When I posted a picture of it on Twitter, some stranger said that it looked as if it had been nicked off the set of Call the Midwife. It has a shiny bell, should probably have a basket and would be complete with a floral parasol and some doilies draped over the handlebars. I love it.

But there's a niggle. I'm not sure that I'm the kind of person who's suited to riding a bike, and I sense that everyone else senses that, too. This isn't my first venture into cycling; as a teenager I'd speed through the streets of Dunstable on a 10-speed racing bike with a bassoon tied to the back – which, coincidentally, is now one of the challenges in Total Wipeout. But from the moment the assistant in the bicycle shop smirked and referred to me as "buddy", I felt unsettled.

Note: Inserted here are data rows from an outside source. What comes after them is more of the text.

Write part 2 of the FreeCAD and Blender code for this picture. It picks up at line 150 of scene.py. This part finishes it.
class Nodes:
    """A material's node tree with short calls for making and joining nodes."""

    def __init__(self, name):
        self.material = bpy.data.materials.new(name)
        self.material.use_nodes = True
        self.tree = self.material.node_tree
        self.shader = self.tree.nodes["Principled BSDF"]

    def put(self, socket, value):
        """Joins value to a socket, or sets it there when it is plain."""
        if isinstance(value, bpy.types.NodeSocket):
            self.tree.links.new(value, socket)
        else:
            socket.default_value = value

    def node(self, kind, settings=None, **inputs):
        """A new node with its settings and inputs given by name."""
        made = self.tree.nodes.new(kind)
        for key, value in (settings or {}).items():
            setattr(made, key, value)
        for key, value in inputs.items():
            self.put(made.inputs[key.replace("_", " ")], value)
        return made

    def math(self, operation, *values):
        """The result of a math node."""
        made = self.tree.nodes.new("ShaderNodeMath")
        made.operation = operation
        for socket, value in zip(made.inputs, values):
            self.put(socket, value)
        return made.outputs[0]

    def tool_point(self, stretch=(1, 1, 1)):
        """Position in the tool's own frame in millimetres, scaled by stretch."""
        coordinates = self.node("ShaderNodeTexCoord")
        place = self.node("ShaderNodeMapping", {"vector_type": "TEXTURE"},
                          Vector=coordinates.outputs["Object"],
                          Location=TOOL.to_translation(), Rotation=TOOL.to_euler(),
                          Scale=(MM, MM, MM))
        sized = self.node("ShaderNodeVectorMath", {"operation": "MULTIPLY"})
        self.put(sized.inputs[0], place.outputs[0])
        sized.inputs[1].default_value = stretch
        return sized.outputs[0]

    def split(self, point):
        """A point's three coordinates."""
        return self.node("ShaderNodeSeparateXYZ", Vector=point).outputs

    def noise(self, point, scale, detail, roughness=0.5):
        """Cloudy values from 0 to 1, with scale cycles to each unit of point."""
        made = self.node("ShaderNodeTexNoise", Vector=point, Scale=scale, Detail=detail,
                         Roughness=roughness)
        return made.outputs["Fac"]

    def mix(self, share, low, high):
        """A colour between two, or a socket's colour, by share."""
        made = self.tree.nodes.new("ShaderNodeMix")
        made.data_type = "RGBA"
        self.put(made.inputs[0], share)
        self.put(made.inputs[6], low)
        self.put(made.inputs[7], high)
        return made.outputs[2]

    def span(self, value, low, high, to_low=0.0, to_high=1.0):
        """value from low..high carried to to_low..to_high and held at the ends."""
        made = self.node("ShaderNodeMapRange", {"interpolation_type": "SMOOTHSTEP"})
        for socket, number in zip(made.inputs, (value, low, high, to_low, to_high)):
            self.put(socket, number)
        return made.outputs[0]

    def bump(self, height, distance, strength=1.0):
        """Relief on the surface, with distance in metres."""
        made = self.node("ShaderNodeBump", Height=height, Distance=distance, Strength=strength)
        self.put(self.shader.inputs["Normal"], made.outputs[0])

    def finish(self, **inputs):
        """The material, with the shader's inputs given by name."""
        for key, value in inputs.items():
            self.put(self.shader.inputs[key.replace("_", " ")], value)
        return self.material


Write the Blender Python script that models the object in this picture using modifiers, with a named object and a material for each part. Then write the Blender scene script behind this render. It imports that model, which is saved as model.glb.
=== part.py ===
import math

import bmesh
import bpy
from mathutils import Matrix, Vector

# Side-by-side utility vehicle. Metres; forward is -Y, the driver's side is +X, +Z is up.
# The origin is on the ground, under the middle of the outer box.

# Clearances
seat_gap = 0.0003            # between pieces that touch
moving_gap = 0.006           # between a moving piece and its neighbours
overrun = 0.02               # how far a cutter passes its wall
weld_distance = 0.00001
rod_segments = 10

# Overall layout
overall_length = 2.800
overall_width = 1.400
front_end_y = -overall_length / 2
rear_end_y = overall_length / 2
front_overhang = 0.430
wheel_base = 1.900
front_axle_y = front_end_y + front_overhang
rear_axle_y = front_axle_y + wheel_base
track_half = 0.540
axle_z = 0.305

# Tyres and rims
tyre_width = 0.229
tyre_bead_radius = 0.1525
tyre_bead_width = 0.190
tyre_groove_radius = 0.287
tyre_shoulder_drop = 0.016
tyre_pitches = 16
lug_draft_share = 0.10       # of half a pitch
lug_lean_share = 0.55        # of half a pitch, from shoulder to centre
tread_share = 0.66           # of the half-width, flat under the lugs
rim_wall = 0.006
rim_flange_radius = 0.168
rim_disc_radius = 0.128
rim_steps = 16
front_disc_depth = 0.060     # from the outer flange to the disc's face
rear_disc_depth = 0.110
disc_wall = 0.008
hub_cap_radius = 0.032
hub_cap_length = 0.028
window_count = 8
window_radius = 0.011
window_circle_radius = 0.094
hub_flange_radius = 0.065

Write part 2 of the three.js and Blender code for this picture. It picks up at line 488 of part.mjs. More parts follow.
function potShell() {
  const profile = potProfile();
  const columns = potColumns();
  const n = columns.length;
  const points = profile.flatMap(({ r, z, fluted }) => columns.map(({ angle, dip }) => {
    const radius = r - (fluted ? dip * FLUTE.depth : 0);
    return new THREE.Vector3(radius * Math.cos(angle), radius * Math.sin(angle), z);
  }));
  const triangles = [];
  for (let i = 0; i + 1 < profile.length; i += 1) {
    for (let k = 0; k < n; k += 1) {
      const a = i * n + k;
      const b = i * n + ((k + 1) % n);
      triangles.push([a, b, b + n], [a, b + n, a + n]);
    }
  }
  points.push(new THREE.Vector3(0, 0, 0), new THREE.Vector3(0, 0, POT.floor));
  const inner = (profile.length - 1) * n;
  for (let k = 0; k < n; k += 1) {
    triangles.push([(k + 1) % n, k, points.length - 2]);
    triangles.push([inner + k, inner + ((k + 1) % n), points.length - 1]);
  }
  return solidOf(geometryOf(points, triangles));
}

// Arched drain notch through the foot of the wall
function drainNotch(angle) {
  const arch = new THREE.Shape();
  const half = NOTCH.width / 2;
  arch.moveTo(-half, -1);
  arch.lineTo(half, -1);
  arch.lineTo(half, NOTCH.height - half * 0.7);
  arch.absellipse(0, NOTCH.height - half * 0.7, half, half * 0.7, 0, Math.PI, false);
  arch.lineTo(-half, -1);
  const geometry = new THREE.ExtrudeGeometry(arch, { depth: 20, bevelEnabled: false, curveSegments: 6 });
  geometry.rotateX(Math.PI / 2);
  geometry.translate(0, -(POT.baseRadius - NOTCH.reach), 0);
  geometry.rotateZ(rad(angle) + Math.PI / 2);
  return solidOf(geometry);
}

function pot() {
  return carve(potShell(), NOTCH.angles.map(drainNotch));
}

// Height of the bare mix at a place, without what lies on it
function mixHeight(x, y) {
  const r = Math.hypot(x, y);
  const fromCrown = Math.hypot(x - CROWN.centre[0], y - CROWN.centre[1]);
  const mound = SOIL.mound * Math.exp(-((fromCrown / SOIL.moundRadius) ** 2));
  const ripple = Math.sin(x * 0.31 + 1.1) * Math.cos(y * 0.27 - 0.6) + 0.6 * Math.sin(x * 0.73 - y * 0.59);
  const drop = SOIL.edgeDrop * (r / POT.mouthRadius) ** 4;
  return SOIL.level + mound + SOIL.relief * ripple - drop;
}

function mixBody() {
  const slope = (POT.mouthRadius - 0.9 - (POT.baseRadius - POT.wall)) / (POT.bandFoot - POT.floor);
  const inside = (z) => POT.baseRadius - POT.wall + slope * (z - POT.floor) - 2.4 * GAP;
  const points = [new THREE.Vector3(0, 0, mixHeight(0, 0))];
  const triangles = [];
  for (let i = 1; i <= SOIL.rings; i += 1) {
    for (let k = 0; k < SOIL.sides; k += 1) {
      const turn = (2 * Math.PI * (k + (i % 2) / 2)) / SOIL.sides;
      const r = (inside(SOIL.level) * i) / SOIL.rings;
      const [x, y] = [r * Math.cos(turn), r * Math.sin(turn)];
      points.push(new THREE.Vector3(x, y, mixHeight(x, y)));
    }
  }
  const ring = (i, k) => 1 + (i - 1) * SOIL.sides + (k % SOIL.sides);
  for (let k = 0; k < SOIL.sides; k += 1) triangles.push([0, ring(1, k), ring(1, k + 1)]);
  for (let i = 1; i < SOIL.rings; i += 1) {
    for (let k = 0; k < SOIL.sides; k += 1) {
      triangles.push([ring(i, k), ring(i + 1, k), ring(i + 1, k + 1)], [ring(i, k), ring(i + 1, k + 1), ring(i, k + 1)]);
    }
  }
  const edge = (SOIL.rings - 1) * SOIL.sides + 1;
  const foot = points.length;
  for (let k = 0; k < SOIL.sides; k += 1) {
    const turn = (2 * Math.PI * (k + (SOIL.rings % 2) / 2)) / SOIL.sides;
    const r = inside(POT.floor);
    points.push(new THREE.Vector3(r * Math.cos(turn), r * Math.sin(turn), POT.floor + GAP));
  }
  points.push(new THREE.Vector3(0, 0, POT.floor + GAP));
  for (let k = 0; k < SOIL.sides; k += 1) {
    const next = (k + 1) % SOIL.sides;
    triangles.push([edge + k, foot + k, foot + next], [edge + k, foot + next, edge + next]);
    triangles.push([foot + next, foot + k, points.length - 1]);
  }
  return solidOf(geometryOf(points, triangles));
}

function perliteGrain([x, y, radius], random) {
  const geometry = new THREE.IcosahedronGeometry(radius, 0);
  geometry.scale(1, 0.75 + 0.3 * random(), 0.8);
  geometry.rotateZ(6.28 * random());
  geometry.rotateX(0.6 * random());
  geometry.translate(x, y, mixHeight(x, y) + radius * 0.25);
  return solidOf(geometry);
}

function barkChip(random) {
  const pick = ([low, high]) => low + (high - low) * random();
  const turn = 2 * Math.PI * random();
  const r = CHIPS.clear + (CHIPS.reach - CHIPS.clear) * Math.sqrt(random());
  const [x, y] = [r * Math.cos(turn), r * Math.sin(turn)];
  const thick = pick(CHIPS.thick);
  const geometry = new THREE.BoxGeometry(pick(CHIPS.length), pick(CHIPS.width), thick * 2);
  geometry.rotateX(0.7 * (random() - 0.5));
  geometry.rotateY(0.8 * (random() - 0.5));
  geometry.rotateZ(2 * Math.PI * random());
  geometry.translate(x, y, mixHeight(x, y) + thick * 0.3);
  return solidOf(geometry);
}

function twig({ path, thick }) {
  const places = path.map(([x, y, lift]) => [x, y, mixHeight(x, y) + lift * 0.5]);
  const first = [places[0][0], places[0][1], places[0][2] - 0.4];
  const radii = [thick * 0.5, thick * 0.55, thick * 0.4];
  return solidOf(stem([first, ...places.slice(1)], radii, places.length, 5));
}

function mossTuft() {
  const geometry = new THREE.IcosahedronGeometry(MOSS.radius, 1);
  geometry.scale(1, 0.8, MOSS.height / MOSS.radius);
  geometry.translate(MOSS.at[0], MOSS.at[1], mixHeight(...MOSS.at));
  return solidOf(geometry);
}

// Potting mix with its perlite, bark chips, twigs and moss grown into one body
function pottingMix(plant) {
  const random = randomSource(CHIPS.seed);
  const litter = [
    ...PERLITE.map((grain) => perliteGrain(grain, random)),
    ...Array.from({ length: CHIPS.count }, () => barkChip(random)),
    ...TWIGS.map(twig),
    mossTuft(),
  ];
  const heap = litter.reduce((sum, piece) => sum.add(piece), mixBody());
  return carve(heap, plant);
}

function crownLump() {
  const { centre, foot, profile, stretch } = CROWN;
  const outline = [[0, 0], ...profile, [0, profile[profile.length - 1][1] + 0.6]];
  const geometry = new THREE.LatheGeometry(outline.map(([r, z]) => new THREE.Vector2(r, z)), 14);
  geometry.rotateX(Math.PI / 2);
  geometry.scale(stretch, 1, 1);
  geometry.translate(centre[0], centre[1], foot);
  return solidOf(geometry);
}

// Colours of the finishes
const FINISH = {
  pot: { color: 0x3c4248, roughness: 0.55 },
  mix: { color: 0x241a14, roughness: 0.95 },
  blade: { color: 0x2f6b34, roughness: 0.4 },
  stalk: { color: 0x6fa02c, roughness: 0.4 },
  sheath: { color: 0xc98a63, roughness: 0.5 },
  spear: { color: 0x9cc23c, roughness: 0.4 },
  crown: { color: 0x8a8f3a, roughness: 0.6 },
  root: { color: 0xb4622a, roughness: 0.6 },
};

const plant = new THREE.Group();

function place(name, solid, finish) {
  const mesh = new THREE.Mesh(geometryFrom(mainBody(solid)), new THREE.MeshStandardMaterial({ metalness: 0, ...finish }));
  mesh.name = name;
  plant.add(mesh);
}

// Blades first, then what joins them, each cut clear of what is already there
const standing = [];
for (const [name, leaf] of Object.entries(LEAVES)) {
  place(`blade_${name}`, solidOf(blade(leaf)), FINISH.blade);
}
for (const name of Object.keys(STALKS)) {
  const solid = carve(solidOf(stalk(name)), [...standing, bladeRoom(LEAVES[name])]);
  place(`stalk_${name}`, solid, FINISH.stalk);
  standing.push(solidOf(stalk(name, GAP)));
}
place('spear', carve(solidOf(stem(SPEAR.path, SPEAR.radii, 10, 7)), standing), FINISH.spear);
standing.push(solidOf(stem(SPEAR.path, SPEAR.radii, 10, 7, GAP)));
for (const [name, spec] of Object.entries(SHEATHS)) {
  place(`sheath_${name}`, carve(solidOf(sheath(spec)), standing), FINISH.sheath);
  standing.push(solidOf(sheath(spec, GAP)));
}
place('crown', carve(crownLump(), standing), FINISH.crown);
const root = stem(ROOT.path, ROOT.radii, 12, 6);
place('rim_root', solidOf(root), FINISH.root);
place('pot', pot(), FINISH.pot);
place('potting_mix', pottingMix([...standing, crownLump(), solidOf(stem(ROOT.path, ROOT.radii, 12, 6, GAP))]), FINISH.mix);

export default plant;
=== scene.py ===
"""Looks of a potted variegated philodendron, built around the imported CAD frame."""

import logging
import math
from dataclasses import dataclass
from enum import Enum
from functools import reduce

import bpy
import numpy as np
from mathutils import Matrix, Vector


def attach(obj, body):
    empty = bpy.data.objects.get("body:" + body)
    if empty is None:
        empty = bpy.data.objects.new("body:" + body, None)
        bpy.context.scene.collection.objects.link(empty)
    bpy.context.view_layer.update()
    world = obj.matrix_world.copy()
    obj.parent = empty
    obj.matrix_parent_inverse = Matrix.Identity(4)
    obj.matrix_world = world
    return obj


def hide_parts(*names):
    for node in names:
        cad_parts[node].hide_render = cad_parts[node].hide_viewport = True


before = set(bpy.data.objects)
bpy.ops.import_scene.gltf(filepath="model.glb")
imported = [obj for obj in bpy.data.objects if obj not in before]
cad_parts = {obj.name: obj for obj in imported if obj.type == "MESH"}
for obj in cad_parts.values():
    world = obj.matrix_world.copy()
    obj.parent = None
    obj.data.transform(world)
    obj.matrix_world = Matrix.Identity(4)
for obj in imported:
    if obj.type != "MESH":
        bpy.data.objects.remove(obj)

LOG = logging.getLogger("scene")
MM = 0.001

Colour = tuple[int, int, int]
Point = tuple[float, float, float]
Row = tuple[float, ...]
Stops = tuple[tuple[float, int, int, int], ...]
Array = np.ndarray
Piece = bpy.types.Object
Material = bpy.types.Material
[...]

It's possible that he does that to everyone, even the local constabulary, but it transformed me into an unconfident consumer, and I hate that. Gullible dunce meets contemptuous expert. He told me that my bike had no integrated rear-wheel lock; I looked at him and almost said, "Is that good?", but just managed to shut myself up.

This lack of confidence has extended to the actual cycling. It's pathetic. If traffic's too heavy I get off and walk. The first time I had to lock the bike up, I realised I'd never operated a heavy-duty lock before and didn't know what to do. I pretended to be on the phone until no one was around and spent five minutes figuring it out.

I don't know why I fear people looking at me and thinking "ha ha, he's not done that before", but I do, whether I'm locking a bike, putting money on a horse, driving into a car wash, administering mouth-to-mouth resuscitation or doing the lambada. I reckon all five should be on the national curriculum.